Sexo y cine
Parece ser que el sexo no existe. O no debería existir, a tenor de la mentalidad y principios de quienes tradicionalmente han velado por la integridad de nuestras palabras, obras y pensamientos. Si el curioso lector que en este momento deposita un mínimo interés en esta tediosa y adormecedora entrada cinematográfica considera que efectivamente la carne (o el pescado) son mortal pecado, quizá sea mejor que dedique su tiempo a lecturas más piadosas. La opinión del arriba firmante sin duda herirá su sensibilidad. Porque el sexo existe, y además es un buen negocio que si funciona (y funciona), es debido a que genera suficiente oferta para cubrir todas las demandas, incluidas las más impresentables. Por supuesto, estamos hablando de cine.
No puedo (ni quiero) ocultar mi perspectiva de varón más o menos domesticado, no del todo domado, en una sociedad donde el machismo podría tener los siglos contados. Si el sexo existe mal que le pese a muchos (que más a menudo de lo que quisieran ven la paja en el ojo ajeno y no la viga en el propio), su imagen, su tratamiento, siempre está en el ojo del huracán, sean cuales sean las oscilaciones de la sociedad, tolerante o sancionadora. El sexo se mueve entre libertad y represión. Y el sexo, desde que el cine es cine, es motivo de escándalo, una piedra de toque que continúa irritando y soliviantando a los más puros (o estrechos) de espíritu.
Si en 1896 el famoso ósculo en primer plano de John Rice y May Irwin en el cortometraje The Kiss, de William K.L. Dickson, levantó ampollas, en 1992 la imagen epidérmica de Sharon Stone en Instinto Básico, de Paul Verhoeven, ocasionó un sonoro pifostio y una ofensiva de las asociaciones promoralidad y decencia digna de mejor causa. Todo gira, pues, alrededor de la perspectiva desde la que se mire, del particular punto de vista de cada uno. Al fin y al cabo, la obscenidad no se define por los actos sino por la postura de quien ve y a renglón seguido juzga cuanto ha contemplado.
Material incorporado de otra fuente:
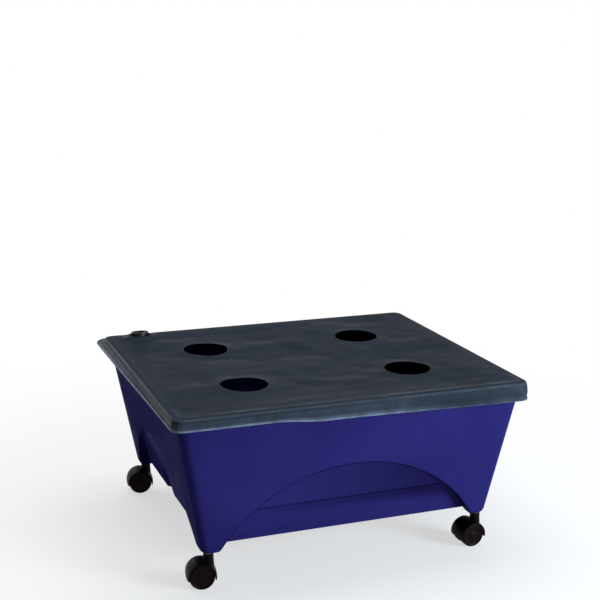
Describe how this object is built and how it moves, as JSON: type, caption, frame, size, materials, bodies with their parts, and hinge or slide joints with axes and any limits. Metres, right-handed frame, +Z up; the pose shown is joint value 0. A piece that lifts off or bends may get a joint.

Y ahora, como diría el gran Antonio Gasset, me voy con la esperanza de que ninguno, durante el fin de semana, se deje llevar por los fanatismos religiosos, políticos o sexuales. Los primeros, por no llevar a nada; los segundos, porque el objeto de deseo suele ser un idiota de renombre; y los últimos, por las continuas frustraciones.